I'm a big believer in TAFE. I'm a big believer in apprenticeships. And I'm a big believer in higher education and university education because I know, and all the evidence shows, that a university education is the best pathway for higher pay and better life opportunities. Those opportunities should not be denied to people based on how much they can afford to pay or how much their parents can afford to pay. We do not want this country going back to a pre-Whitlam system, where the only way you got into university was either through a scholarship or because your parents were wealthy enough to send you there.
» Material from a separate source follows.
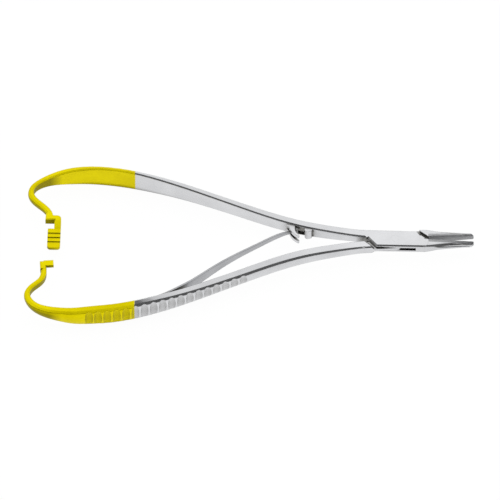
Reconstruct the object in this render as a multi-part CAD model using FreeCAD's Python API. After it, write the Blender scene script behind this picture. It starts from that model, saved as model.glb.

Kids should be going to university based on merit, based on their academic ability and based on their aptitude and their desire to be there. The only things that should count when it comes to university education are whether you're up to it intellectually and whether you've got the drive to do it. Nothing else should matter. But under this government, through these cuts, what will happen increasingly is that young people will be denied a university education because their parents don't earn enough or because they live in a postcode where they're surrounded by family, friends and their peers at school who don't think that a university education is for them, because they just don't contemplate that it's on their horizon. Any barrier that this government or this parliament puts in the way of higher education is a travesty and absolutely disgraceful. We can see from the speaking list how seriously Labor members take our opposition to this bill. The bill sends the wrong signal to this country, it's the wrong bill for the times and we oppose it unequivocally.